OBJECTIVE: Return, word for word, the lines from the line holding "const model = new THREE.Group();" through the line holding "for node in". Include both end lines and no others.

※

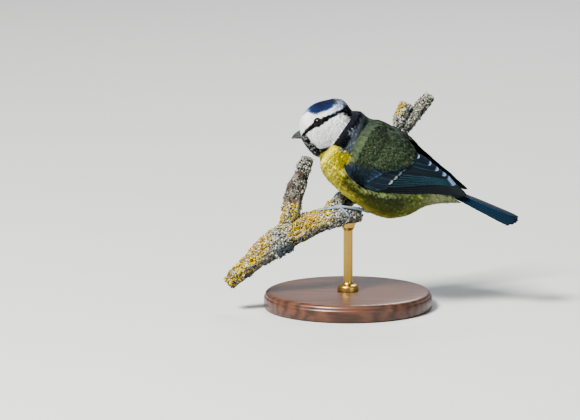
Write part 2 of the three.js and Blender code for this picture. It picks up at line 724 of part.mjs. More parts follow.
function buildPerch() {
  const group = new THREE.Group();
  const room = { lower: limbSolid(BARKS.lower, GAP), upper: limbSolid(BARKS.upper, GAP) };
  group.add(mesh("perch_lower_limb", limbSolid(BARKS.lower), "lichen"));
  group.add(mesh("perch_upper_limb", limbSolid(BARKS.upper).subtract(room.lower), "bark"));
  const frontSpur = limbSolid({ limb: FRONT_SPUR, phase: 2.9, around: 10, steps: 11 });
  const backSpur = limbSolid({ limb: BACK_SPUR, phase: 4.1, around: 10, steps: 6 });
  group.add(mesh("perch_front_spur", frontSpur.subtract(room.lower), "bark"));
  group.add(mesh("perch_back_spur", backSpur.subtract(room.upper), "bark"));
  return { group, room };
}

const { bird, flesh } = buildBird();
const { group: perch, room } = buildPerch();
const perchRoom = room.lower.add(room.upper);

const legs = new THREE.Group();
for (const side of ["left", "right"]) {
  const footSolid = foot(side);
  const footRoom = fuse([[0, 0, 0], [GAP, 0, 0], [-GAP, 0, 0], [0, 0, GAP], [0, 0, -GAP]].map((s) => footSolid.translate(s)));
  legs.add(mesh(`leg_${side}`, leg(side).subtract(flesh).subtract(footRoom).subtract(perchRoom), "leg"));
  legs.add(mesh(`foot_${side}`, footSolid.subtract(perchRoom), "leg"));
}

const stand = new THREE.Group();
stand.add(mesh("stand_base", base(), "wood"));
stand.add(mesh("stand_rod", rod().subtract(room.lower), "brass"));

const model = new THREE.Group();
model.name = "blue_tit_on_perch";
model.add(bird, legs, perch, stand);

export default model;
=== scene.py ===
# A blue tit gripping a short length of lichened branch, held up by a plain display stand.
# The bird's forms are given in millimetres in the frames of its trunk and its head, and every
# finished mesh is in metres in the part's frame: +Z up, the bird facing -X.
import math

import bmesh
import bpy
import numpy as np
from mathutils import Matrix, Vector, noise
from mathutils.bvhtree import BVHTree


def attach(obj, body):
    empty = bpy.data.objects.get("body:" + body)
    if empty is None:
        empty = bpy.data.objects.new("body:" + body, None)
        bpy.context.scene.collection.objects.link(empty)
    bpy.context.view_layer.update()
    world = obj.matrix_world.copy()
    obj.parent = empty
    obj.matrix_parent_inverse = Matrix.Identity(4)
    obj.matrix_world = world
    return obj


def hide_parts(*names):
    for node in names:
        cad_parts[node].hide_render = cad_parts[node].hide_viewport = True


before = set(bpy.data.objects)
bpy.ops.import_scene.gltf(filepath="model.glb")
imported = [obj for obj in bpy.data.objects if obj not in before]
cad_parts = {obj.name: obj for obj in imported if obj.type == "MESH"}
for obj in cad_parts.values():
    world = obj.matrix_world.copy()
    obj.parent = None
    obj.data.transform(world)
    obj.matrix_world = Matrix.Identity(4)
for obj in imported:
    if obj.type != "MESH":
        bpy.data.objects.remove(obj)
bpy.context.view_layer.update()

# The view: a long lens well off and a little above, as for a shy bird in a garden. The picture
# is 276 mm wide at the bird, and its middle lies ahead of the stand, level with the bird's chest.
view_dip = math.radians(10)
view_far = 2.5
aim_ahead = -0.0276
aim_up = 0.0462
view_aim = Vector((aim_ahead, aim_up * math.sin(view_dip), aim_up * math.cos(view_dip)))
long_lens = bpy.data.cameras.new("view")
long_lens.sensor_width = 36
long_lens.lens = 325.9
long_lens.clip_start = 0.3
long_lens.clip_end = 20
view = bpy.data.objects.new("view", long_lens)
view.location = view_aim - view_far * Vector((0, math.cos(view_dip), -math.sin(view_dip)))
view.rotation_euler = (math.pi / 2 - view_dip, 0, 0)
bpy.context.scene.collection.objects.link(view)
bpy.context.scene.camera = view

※

SOLUTION TO THIS PROBLEM:
const model = new THREE.Group();
model.name = "blue_tit_on_perch";
model.add(bird, legs, perch, stand);

export default model;
=== scene.py ===
# A blue tit gripping a short length of lichened branch, held up by a plain display stand.
# The bird's forms are given in millimetres in the frames of its trunk and its head, and every
# finished mesh is in metres in the part's frame: +Z up, the bird facing -X.
import math

import bmesh
import bpy
import numpy as np
from mathutils import Matrix, Vector, noise
from mathutils.bvhtree import BVHTree


def attach(obj, body):
    empty = bpy.data.objects.get("body:" + body)
    if empty is None:
        empty = bpy.data.objects.new("body:" + body, None)
        bpy.context.scene.collection.objects.link(empty)
    bpy.context.view_layer.update()
    world = obj.matrix_world.copy()
    obj.parent = empty
    obj.matrix_parent_inverse = Matrix.Identity(4)
    obj.matrix_world = world
    return obj


def hide_parts(*names):
    for node in names:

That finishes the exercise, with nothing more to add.